For Google, that means applications (apps) in the cloud, and a hardware-agnostic infrastructure, emphasizing utility over aesthetics.
For Apple, it means constant connectivity, though less emphasis on working in the cloud. Rather, Apple is hoping that you'll always have an Internet connection, so that you can instantly, impulsively buy things from the iTunes Store (iTS) and the new Mac App Store (MAS).
Apps on the MAS are cheaper that similar versions sold in boxes and DVDs, and Apple allows you to pick and choose the apps, the same way that iTunes lets you choose your own singles instead of buying the whole album on CD. For example, if you don't want to spend $80 to buy the entire iLife '11 suite, you can purchase only GarageBand for $14.99 via the Mac App store, and download it straight to your computer.

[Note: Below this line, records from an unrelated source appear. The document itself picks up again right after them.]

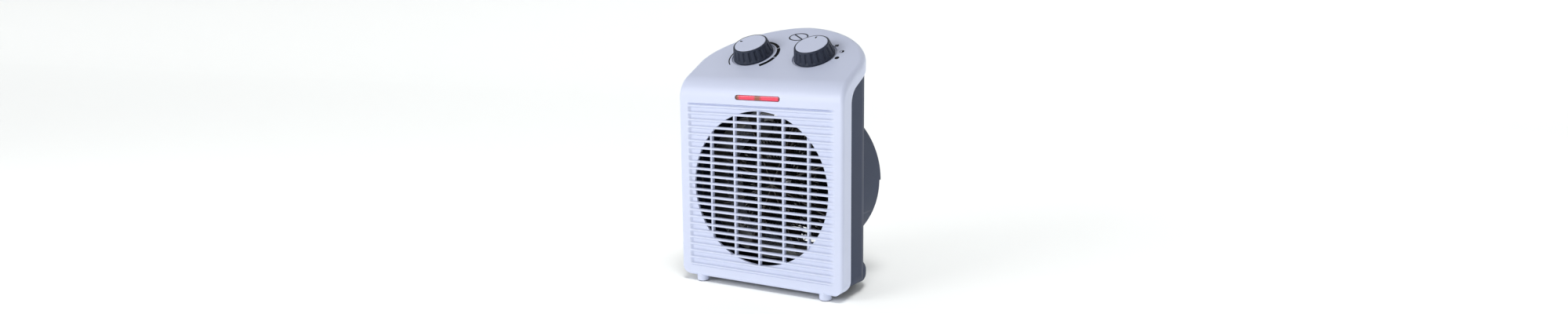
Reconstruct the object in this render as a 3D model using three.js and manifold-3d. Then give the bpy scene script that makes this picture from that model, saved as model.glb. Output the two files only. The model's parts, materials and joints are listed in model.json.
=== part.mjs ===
// Upright fan heater. A pale moulded front cover carries the grille, the indicator lens and a sloping
// panel with two knobs. A dark rear shell with a round air drum closes the back. Inside are the
// heating element in its duct, the fan and its shaded-pole motor, the two controls and the wiring.
// Millimetres, +Z up. Inside the assembly Y is 0 on the front of the grille and grows towards the back,
// and the feet end at FLOOR_Z; the exported group moves the middle of the depth to Y = 0 and the feet
// to Z = 0.
import * as THREE from "three";
import { ConvexGeometry } from "three/addons/geometries/ConvexGeometry.js";
import { mergeVertices } from "three/addons/utils/BufferGeometryUtils.js";
import Module from "manifold-3d";

const wasm = await Module();
wasm.setup();

// ---------------------------------------------------------------- driving dimensions
const WIDTH = 180;
const DEPTH = 104;
const FLOOR_Z = 1.5;
const BASE_Z = 7; // underside of the casing
const WALL = 2.2;
const GAP = 0.3; // clearance between pieces that touch on the real object
const REAR_STEP = 1.5; // the rear shell stands this far inside the front cover's outline

const PANEL_ANGLE = THREE.MathUtils.degToRad(28.2);
const PANEL_Z = 198.3; // height of the panel's plane above the front face
const BEND_RADIUS = 24; // between the front face and the panel
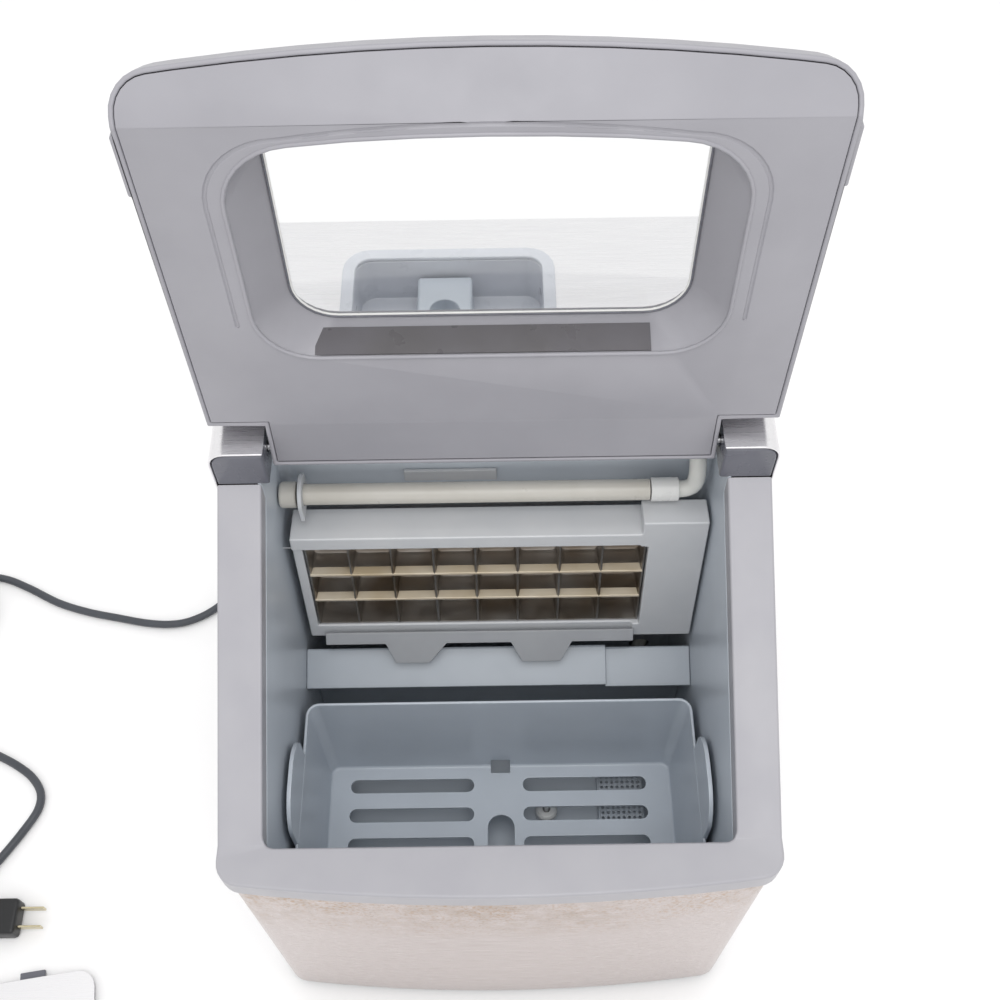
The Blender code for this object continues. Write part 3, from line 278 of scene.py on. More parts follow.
# %% Nickel and enamel
def water_stained_nickel():
    """Nickel plate on the grid, clouded brown by hard water in patches of a few centimetres."""
    material, tree, shader = new_material("nickel_plate_water_stained", Metallic=1.0)
    patches = object_noise(tree, 26.0, 1.0)
    factor = between(tree, patches.outputs["Fac"], 0.0, 1.0)
    colour = blend_colours(tree, factor, "#B7B3AF", "#95897B")
    tree.links.new(colour, shader.inputs["Base Color"])
    streaks = object_noise(tree, 9.0, 2.0, (1, 1, 4))
    rough = between(tree, streaks.outputs["Fac"], 0.34, 0.46)
    tree.links.new(rough, shader.inputs["Roughness"])
    bump(tree, shader, streaks.outputs["Fac"], 0.02, 0.2)
    return material


NICKEL = water_stained_nickel()
# painted highlight: the pale colour of the level bars stands in for the light on their ledges
BAR_PAINTED_HIGHLIGHT = moulded("nickel_bar_scaled", "#EADFCB", "#CDBB9C", 0.45, grain_mm=1.2, Metallic=0.35)
ENAMEL = moulded("enamel_black_baked", "#101113", "#0B0C0D", 0.18, grain_mm=0.8, Coat_Weight=0.5)
print("nickel and enamel ready")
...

Six years ago, Apple cornered the market on flash RAM by striking long-term deals with two key suppliers. It looked like another Jobs vanity move at the time, as investors wondered, "C'mon! How many iPods can you possibly sell?" About 40 million. Since then, Apple has released flash-based iPods, iPhones, and iPads, and... the MacBook Air, a flash-based laptop. Guess Jobs had a vision, after all.
There is no DVD or CD drive on a MacBook Air computer, just as there is no external storage (SD card slots) on iPhone, iPods, or iPads. To get apps onto one of these devices, you must buy them from the iTunes Store. While you can currently install software from a disc onto a MacBook Air, it's a pain, requiring another Mac computer, or an external USB DVD drive, and who has one of those laying around? Why would Apple make it so hard? Because it's the future.

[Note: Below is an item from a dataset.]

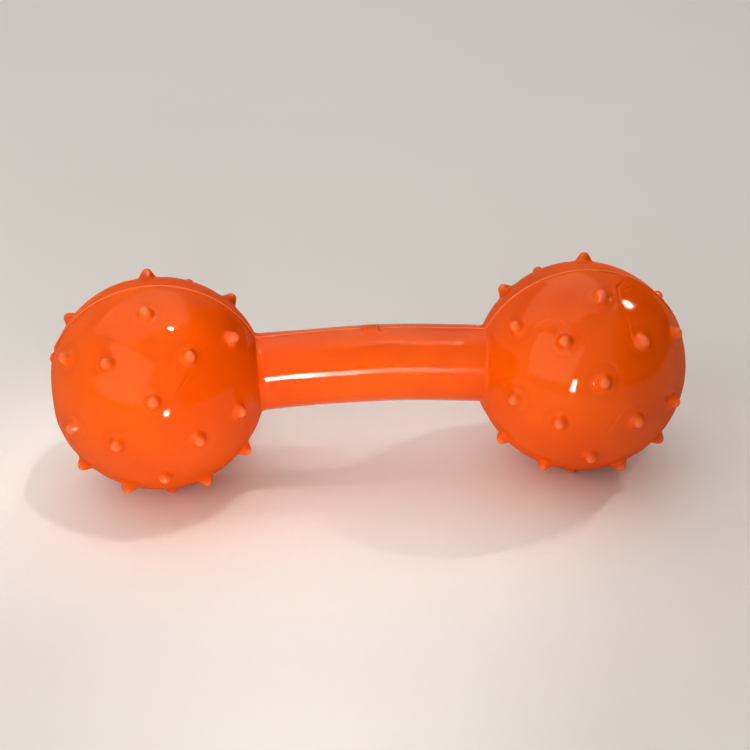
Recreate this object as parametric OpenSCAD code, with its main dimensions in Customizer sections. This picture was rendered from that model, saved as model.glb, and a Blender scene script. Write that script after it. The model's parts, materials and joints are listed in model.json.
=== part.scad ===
// Dumbbell rattle: two nubbed balls joined by a round handle, in soft vinyl.
// The long axis is X, the parting plane is XZ and the origin is the middle of the handle.
// The front shell is the half at -Y. The port and its plug are in the pole of the ball at -X.

/* [Size] */
// Diameter of each ball, without its nubs
ball_d = 44; // [40:0.5:50]
// Distance between the centres of the two balls
ball_gap = 88; // [80:1:110]
// Diameter of the handle
handle_d = 16; // [13:0.5:18]
// Thickness of the vinyl wall
wall = 2.4; // [2:0.1:3]
// Thickness of the web between the handle's chamber and each ball's chamber
web = 1.9; // [1.6:0.1:2.4]

/* [Nubs] */
// Height of a nub above the ball
nub_h = 1.8; // [1:0.1:2]
// Diameter of a nub where it leaves the ball
nub_base_d = 3.8; // [3:0.1:4.5]
// Diameter of a nub's rounded tip
nub_tip_d = 2; // [1.4:0.1:2.4]

/* [Parting line] */
// Height of the moulding flash above the surface
flash_h = 0.3; // [0.2:0.05:0.5]
// Width of the flash on each half shell
flash_w = 0.3; // [0.2:0.05:0.5]
// Width and height of the tongue that locates the half shells
tongue = 0.8; // [0.6:0.1:1]
// Width and length of the trimmed moulding stub on the handle's parting line
stub = 3.2; // [2:0.1:4]

/* [Port and plug] */
// Diameter of the flat land on the left pole
land_d = 14; // [12:0.5:15]
// Diameter of the plug's head
head_d = 10.4; // [9:0.1:11]
// Thickness of the plug's head
head_t = 1; // [0.8:0.1:1.2]
// Depth of the recess that holds the head
recess = 1.6; // [1.3:0.1:1.8]
// Diameter of the plug's stem
stem_d = 6; // [5:0.1:6.5]

/* [Rattle capsules] */
// Outside diameter of a capsule
capsule_d = 27; // [25:0.5:28]
// Thickness of a capsule's wall
capsule_wall = 1.2; // [1:0.1:1.5]
// Diameter of a pellet
pellet_d = 4; // [3:0.1:4]
// Distance between the lanes of two pellets
lane_gap = 4.3; // [4.2:0.1:4.4]

/* [Hidden] */
$fn = 96;

FRONT = -1;
REAR = 1;
LEFT = -1;
RIGHT = 1;

ball_r = ball_d / 2;
handle_r = handle_d / 2;
ball_x = ball_gap / 2;
vinyl_clear = 0.1;    // gap between a soft part and its neighbour
hard_clear = 0.05;    // gap between two hard parts
big = ball_gap;       // longer than anything it cuts

// Flat pole: how far from the ball's centre the land lies, and where it is on X
land_out = sqrt(pow(ball_r, 2) - pow(land_d / 2, 2));
land_x = -ball_x - land_out;
collar_len = 4.2;     // depth of the thickened wall round the port
collar_d = 14;
barb_d = stem_d + 1.6;
barb_len = 1.4;
stub_h = flash_h + 0.1;

// Half length of the handle's chamber, which a web closes off from each ball's chamber
handle_end = ball_x - ball_r + wall - web;

// Rings of nubs on a half ball: [angle from the middle towards the pole, first angle
// down from the top of the parting line, step, number]
NUB_RINGS = [
    [-46, 33, 56, 3],
    [-20, 49, 46, 3],
    [0, 23, 47, 4],
    [21, 48, 45, 3],
    [48, 34, 55, 3]
];

// Saddle ribs that hold a capsule in the middle of its ball
rib_x = 8;
rib_t = 1.6;
lap = 1.6;            // overlap of the capsule's cup and lid
lip_r = (capsule_d - capsule_wall) / 2;
lanes = 5;
pellet_run_r = capsule_d / 2 - capsule_wall - pellet_d / 2 - hard_clear;

// Shell ---------------------------------------------------------------------------
// Everything in a shell but its nubs and its parting line is round about X, so it is
// drawn as one section: the distance from the axis goes across and X goes up.

// Turns a section about the X axis
module turned() {
    rotate([0, 90, 0]) rotate_extrude() intersection() {
        children();
        translate([0, -big]) square([big, 2 * big]);
    }
}

// A rectangle from the axis out to r, between x0 and x1
module section_bar(r, x0, x1) {
    translate([-r, x0]) square([2 * r, x1 - x0]);
}

// The dumbbell's outline grown by grow, negative to shrink it
module outline(grow) {
    for (side = [LEFT, RIGHT]) translate([0, side * ball_x]) circle(r = ball_r + grow);
    section_bar(handle_r + grow, -ball_x, ball_x);
}

// The closed chambers of the two balls and of the handle
module chambers() {
    for (side = [LEFT, RIGHT]) translate([0, side * ball_x]) circle(r = ball_r - wall);
    section_bar(handle_r - wall, -handle_end, handle_end);
}

// Two saddle ribs in each ball, opened to seat the capsule
module saddle_ribs() {
    rib_r = sqrt(pow(ball_r - wall / 2, 2) - rib_x * rib_x);
    for (side = [LEFT, RIGHT]) translate([0, side * ball_x]) difference() {
        for (x = [-rib_x, rib_x]) section_bar(rib_r, x - rib_t / 2, x + rib_t / 2);
        circle(r = capsule_d / 2 + vinyl_clear);
    }
}

// What the port takes out of the left pole: the land, the head's recess and the stem's hole
module port() {
    section_bar(collar_d, land_x - big, land_x);
    section_bar(head_d / 2 + vinyl_clear, land_x - 1, land_x + recess);
    section_bar(stem_d / 2 + vinyl_clear, land_x, land_x + collar_len + 1);
}

module shell_section() {
    difference() {
        union() {
            difference() {
                outline(0);
                chambers();
            }
            saddle_ribs();
            section_bar(collar_d / 2, land_x - 1, land_x + collar_len);
        }
        port();
    }
}

// Everything on one side of the parting plane, up to depth away from it
module half_space(way, depth = big) {
    translate([-big, way == REAR ? 0 : -depth, -big]) cube([2 * big, depth, 2 * big]);
}

// One nub on the Z axis: a cone with a rounded tip, with its foot inside the wall
module nub() {
    base_r = nub_base_d / 2;
    tip_r = nub_tip_d / 2;
    foot = wall / 2;
    rotate_extrude() polygon([
        [0, -foot],
        [base_r, -foot],
        [base_r, -0.1],
        [tip_r * 1.3, nub_h * 0.35],
        [tip_r * 0.95, nub_h * 0.75],
        [tip_r * 0.5, nub_h * 0.96],
        [0, nub_h]
    ]);
}

// The nubs of one half of one ball, about the ball's centre
module half_ball_nubs(side, way) {
    for (ring = NUB_RINGS, k = [0 : ring[3] - 1])
        rotate([-way * (ring[1] + k * ring[2]), 0, 0])
            rotate([0, side * ring[0], 0])
                translate([0, 0, ball_r]) nub();
}

// The low flat stub on top of the handle, half in each shell
module half_stub(way) {
    intersection() {
        translate([-stub / 2, -stub / 2, handle_r - wall / 2]) cube([stub, stub, wall / 2 + stub_h]);
        half_space(way);
    }
}

// The ridge that stands round the parting line
module flash(way) {
    intersection() {
        turned() difference() {
            outline(flash_h);
            outline(-wall / 2);
            port();
        }
        half_space(way, flash_w);
    }
}

// A strip along the middle of the wall, for the tongue and its groove, which both stop
// short of the port
module wall_strip(width, depth, port_gap) {
    intersection() {
        turned() difference() {
            outline(-wall / 2 + width / 2);
            outline(-wall / 2 - width / 2);
            section_bar(collar_d / 2 + port_gap, land_x - 1, land_x + collar_len);
        }
        half_space(FRONT, depth);
    }
}

module half_shell(way) {
    intersection() {
        turned() shell_section();
        half_space(way);
    }
    for (side = [LEFT, RIGHT]) translate([side * ball_x, 0, 0]) half_ball_nubs(side, way);
    flash(way);
    half_stub(way);
}

module front_shell() {
    color("orangered") difference() {
        half_shell(FRONT);
        wall_strip(tongue + 2 * vinyl_clear, tongue + vinyl_clear, wall / 2);
    }
}

module rear_shell() {
    color("orangered") {
        half_shell(REAR);
        wall_strip(tongue, tongue, wall / 2 + vinyl_clear);
    }
}

// A cylinder along X from x0 outwards to x1
module x_cylinder(d, x0, x1) {
    translate([x0, 0, 0]) rotate([0, 90, 0]) cylinder(d = d, h = x1 - x0);
}

// Plug: head in the recess, stem through the collar and a barb behind it
module end_plug() {
    head_x = land_x + recess - head_t - vinyl_clear;
    barb_x = land_x + collar_len + vinyl_clear;
    color("orangered") {
        x_cylinder(head_d, head_x, head_x + head_t);
        x_cylinder(stem_d, head_x + head_t / 2, barb_x + barb_len);
        translate([barb_x, 0, 0]) rotate([0, 90, 0])
            cylinder(d1 = barb_d, d2 = stem_d - 1, h = barb_len);
    }
}

// Capsules ------------------------------------------------------------------------

// Both halves of a capsule are turned about Z. The section of the wall:
module capsule_section() {
    difference() {
        circle(d = capsule_d);
        circle(r = capsule_d / 2 - capsule_wall);
    }
}

// Lower half, with a lip that stands up inside the lid's rim
module capsule_cup(side) {
    translate([side * ball_x, 0, 0]) color("white") rotate_extrude() intersection() {
        capsule_section();
        union() {
            translate([0, -capsule_d]) square([capsule_d, capsule_d]);
            square([lip_r - hard_clear, lap]);
        }
    }
}

// Upper half, cut back inside to clear the cup's lip
module capsule_lid(side) {
    translate([side * ball_x, 0, 0]) color("white") rotate_extrude() difference() {
        intersection() {
            capsule_section();
            square([capsule_d, capsule_d]);
        }
        translate([0, -1]) square([lip_r, lap + 1 + hard_clear]);
    }
}

// Pellets -------------------------------------------------------------------------

// Pellet number k lies at the bottom of its own lane round the capsule
module pellet(side, k) {
    lane = (k - (lanes + 1) / 2) * lane_gap;
    drop = sqrt(pow(pellet_run_r, 2) - lane * lane);
    color("gold") translate([side * ball_x + lane, 0, -drop]) sphere(d = pellet_d);
}

front_shell();
rear_shell();
end_plug();
capsule_cup(LEFT);  // left_capsule_cup
capsule_lid(LEFT);  // left_capsule_lid
capsule_cup(RIGHT);  // right_capsule_cup
capsule_lid(RIGHT);  // right_capsule_lid
pellet(LEFT, 1);  // left_pellet_1
pellet(LEFT, 2);  // left_pellet_2
pellet(LEFT, 3);  // left_pellet_3
pellet(LEFT, 4);  // left_pellet_4
pellet(LEFT, 5);  // left_pellet_5
pellet(RIGHT, 1);  // right_pellet_1
pellet(RIGHT, 2);  // right_pellet_2
pellet(RIGHT, 3);  // right_pellet_3
pellet(RIGHT, 4);  // right_pellet_4
pellet(RIGHT, 5);  // right_pellet_5
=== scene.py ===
"""Looks of the dumbbell rattle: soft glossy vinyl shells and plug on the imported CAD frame.

Shapes are worked out in millimetres in the row frame (+X along the handle, +Z up, front
shell at -Y) and written to the meshes in metres.
"""

import json
import math

import bmesh
import bpy
import numpy as np
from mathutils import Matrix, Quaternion, Vector, noise


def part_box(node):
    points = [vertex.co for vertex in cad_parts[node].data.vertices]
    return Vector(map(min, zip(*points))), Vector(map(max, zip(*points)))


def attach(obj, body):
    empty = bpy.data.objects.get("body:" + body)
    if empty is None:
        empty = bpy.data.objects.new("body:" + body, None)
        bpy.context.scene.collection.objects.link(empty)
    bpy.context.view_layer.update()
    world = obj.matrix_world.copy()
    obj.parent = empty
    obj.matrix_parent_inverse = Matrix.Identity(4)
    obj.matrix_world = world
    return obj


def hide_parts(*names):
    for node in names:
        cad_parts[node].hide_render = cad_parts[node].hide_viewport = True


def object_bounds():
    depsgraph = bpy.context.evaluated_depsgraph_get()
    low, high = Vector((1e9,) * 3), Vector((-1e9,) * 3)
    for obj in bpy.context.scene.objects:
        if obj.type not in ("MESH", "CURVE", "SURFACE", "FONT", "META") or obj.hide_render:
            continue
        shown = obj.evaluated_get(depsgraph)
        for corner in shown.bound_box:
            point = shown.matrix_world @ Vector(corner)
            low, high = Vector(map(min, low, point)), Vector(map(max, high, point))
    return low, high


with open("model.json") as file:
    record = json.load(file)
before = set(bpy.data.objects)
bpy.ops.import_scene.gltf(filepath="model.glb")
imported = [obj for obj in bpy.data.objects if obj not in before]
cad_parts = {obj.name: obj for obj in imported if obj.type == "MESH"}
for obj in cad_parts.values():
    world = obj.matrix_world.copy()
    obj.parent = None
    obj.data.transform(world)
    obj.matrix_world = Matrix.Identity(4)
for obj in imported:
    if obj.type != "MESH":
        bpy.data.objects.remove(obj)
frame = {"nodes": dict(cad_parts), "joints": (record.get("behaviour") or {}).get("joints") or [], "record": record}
CAD_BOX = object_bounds()
MM = 0.001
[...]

Jobs is clearly positioning Apple to be the leader in streaming software, such as the kind available on the Mac App Store. Successful software makers' biggest problem has always been not piracy, but license abuse. Customers buy one disc, then install it on several computers, usually in violation of the "one computer per disc" license (though some companies do allow multiple installs).

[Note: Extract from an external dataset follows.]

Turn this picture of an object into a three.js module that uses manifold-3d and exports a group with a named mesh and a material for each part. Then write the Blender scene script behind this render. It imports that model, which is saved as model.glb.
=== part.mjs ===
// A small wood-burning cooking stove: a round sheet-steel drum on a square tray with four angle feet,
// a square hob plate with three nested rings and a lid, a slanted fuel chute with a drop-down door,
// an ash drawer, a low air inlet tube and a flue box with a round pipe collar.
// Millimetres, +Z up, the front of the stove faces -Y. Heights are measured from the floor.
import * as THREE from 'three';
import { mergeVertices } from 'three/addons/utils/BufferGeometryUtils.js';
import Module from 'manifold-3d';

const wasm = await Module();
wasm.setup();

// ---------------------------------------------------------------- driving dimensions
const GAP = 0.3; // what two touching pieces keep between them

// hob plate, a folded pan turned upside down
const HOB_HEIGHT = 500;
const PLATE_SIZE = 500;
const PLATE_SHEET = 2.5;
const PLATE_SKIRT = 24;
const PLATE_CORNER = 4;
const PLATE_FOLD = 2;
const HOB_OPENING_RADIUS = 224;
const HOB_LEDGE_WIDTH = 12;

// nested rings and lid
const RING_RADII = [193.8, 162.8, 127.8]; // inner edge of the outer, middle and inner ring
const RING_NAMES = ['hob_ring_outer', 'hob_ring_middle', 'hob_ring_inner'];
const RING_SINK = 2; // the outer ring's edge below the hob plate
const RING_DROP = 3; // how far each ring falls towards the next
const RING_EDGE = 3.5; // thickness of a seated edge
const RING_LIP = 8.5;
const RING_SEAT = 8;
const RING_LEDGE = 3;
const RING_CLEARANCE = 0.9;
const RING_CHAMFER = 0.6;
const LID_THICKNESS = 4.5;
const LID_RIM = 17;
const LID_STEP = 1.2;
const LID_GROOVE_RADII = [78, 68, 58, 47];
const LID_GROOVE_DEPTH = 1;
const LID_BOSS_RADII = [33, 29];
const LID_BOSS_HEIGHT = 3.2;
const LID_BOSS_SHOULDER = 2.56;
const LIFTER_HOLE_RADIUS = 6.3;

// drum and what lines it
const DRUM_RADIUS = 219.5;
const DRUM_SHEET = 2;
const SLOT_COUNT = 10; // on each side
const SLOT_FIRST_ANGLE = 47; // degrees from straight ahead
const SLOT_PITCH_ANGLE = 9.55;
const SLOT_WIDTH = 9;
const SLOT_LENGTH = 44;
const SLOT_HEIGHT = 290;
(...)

What better way to enforce the "one install per computer" rule than by making disc installation impossible? That, dear readers, is where Apple is going. And you can be sure other computer makers will try to follow, as soon as they can figure out how. My guess is that Google or Amazon, both of whom already have online software stores, will come to the rescue, offering their infrastructure and brand names to desperate hardware makers, in exchange for some hefty revenue splits, and possibly some Google or Amazon-branded hardware deals, much like the Amazon Kindle or Google's Nexus phones allowed them to compete (a little) against Apple's hardware domination.
Apple has already succeeded in this controlled installation model with it's iPhone/iPad/iPod line, by limiting software installation to what you can find on the iTunes Store (unless you Jailbreak the device, in which case there are more options).
So while the future is in the clouds, Steve Jobs sees it as a way to sell more hardware. Google sees it as a way to sell more advertising. Both could sell their infrastructure and storage services nicely. Where does that leave HP, Lenovo, Dell, Asus, and even Microsoft? Up in the air.